Thus, followed by a numerous and well-equipped army, Robert took the way of Italy, and having encountered the pope at Lucca, proceeded to Apulia, where he remained to pass the winter. Here, however,[204] many deserted his army, and returned to their native land, and several were drowned, subsequently, in their passage to Durazzo; but, on the whole, the march of Robert of Normandy was more easy and less disastrous than that of any other chief of the crusaders.

We find no mention of any attack or annoyance on the part of Alexius; and, on the arrival of the Norman host at Constantinople, the oath of homage seems to have been presented and received, with a sort of quiet indifference well according with the indolent and careless character of the Duke.[205] Alexius simply informed the leaders, that Godfrey, Boemond, Hugh, and the rest had undergone the ceremony proposed. “We are not greater than they,”[206] replied Robert, and the vows were taken without hesitation.

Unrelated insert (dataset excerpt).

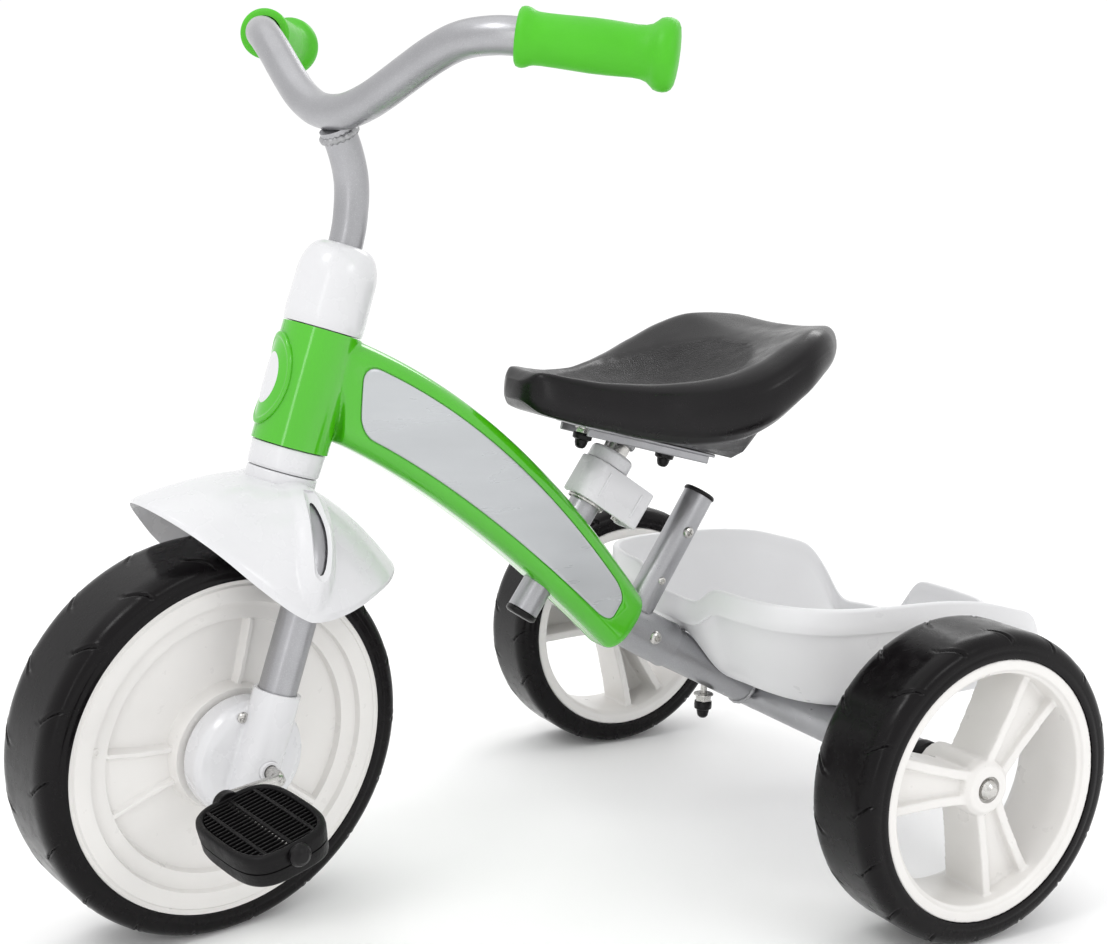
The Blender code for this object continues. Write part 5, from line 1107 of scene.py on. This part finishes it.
cut(cr, ear, "UNION")
v, f = lathe([(0, 0.08), (0.0029, 0.08), (0.0029, 0.12), (0, 0.12)], 32)
cut(cr, tool(v, f, LEVER))
resharp(cr, 35)
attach(cr, "frame")
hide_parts("clamp_ring")
turned("clamp_pin_turned", [(0, 0.0900), (0.0026, 0.0900), (0.0026, 0.1183), (0.0042, 0.1183), (0.0042, 0.1194), (0.0032, 0.1204), (0, 0.1206)], LEVER, STEEL,
       "frame", n=40, rnd=0.0003, replace="clamp_pin", slot="zinc_steel")


def lever_outline(grow):
    x0, x1, y0, y1 = -0.0085, 0.0480, -0.0050, 0.0205
    pts = []
    for px, py, r, a0 in ((x1 - 0.012, y1 - 0.012, 0.012, 0), (x0 + 0.0055, y1 - 0.0055, 0.0055, pi / 2), (x0 + 0.003, y0 + 0.003, 0.003, pi),
                          (x1 - 0.003, y0 + 0.003, 0.003, 3 * pi / 2)):
        for k in range(13):
            a = a0 + pi / 2 * k / 12
            pts.append((px + (r + grow) * cos(a), py + (r + grow) * sin(a)))
    return pts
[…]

Loaded with presents, and supplied with money and provisions, of both which Robert stood in great want, the Norman crusaders now passed the Hellespont, and marched towards Nice to join their companions. The timid Alexius thus found himself delivered from the last body of these terrific allies; and, indeed, the description given of their arrival, in rapid succession, before Constantinople, is not at all unlike the end of Camaralzaman’s history in the Arabian Nights, where no sooner is one army disposed of, than another is seen advancing towards the city from a different quarter of the globe.


CHAPTER VI.

Germ of After-misfortunes already springing up in the Crusade—Siege of Nice—First Engagement with the Turks—Siege continued—The Lake occupied—Surrender of Nice to the Emissaries of Alexius—Discontent—March towards Antioch—The Army divides into two Bodies—Battle of Dorylœum—Dreadful March through Phrygia—Adventures of Baldwin and Tancred—Arrival at Antioch—The City invested.

One of the most unfortunate events which occurred to the crusaders in their march was their stay at Constantinople, for it was the remote but certain cause of many other evils. The jealousies and differences raised up among them by the intriguing spirit of Alexius were never entirely done away; and besides this, the intervention of petty motives, long discussions, and schemes of individual aggrandizement chilled the fervour of zeal, and thus weighed down the most energetic spring of the enterprise.

Enthusiasm will conquer difficulties, confront danger and death, and change the very nature of the circumstances in which it is placed, to encouragement and hope; but it will not bear to be mingled with less elevated feelings and considerations. The common ambitions and passions of life, cold reasonings, and thoughtful debates, deaden it and put it out; and amid the intrigues of interest, or the speculations of selfishness, it is extinguished like a flame in the foul air of a vault. A great deal of the enthusiasm of the crusade died away amid the bickerings of Constantinople; and even the cowardly effeminacy of the Greeks proved in some degree contagious, for the army of the Count of Toulouse, we find, had at one time nearly disbanded itself. The luxury of the most luxurious court of Europe, too, was not without its effect upon the crusaders, and the memory of the delights of the imperial city was more likely to afford subjects of disadvantageous comparisons, when opposed to the hardships of Palestine, than the remembrance of the turbulent and governless realm from which they had first begun their march.

The greatest misfortune of all, however—the cause of many of their vices, and almost all their miseries,—was the want of one acknowledged leader, whom it would have been treason to disobey. Each chief was his own king, but he was not the king of even those who served under him. Many who had followed his banner to the field were nearly his equals in power, and it was only over his immediate vassals that he had any but conditional right of command. In respect to his vassals themselves, this right was much affected by circumstances; and over the chiefs around him, he had no control whatever. Thus, unity of design was never to be obtained; and discord, the fatal stumblingblock of all great undertakings, was always ready in the way, whenever the folly, the passions, or the selfishness of any individual leader chose to dash upon it the hopes of himself and his companions.